If you need something to execute to within nanoseconds of a time frame you will have to:
1. write C code with a realtime clock, like clock_gettime()
http://www.users.pjwstk.edu.pl/~jms/qnx/help/watcom/clibref/qnx/clock_gettime.html
2. have cron start your C job 1 minute early, make your C job check time constantly then execute the date command as close to the time you need.

You have a bad assumption I think.

You need to understand on a multiprocessing (not realtime) system that the scheduler tries to give all processes a shot at the cpu. That means all of the services you have running, ex.: on the zoned solaris 10 box I am on that is about 140+ processes. Many of them run at high or realtime priority, like zsched. These can preempt a cronjob at any time.
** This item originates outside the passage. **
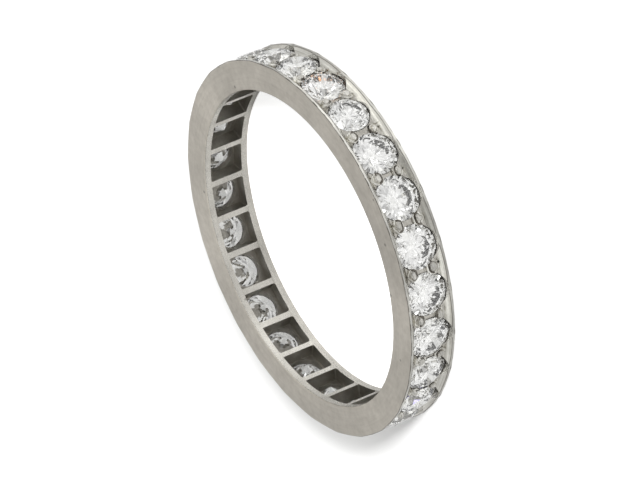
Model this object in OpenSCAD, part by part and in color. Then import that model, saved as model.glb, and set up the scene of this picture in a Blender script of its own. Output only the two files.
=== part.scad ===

Do not attempt realtime priority on your own unless you are willing to have your code completely lock up the system. I noticed you seem to have root access, so you could do that. Given your question, this is a fair statement.
Ok I understand what you're explaining to me, but in practice I have to compile with gcc and run this source to ejectue anticipates the execution of the script before and at the time more precisely to that process is going to run it?

Which is executed by the sample source code program? as I can modify it to run my script.

thanks
# 6  
Old 12-11-2013
Quote:
Originally Posted by faka
Ok I understand what you're explaining to me, but in practice I have to compile with gcc and run this source to ejectue anticipates the execution of the script before and at the time more precisely to that process is going to run it?
Come again? I don't think that quite crossed the language barrier.

Why exactly does your compile job need to be run at exactly the correct millisecond?
# 7  
Old 12-11-2013
Quote:
Originally Posted by Corona688
Come again? I don't think that quite crossed the language barrier.

Why exactly does your compile job need to be run at exactly the correct millisecond?
Dear Corona, I need to parse some text files and send the results in more precise or approximate time, 1 second after the data no longer serve because they change constantly.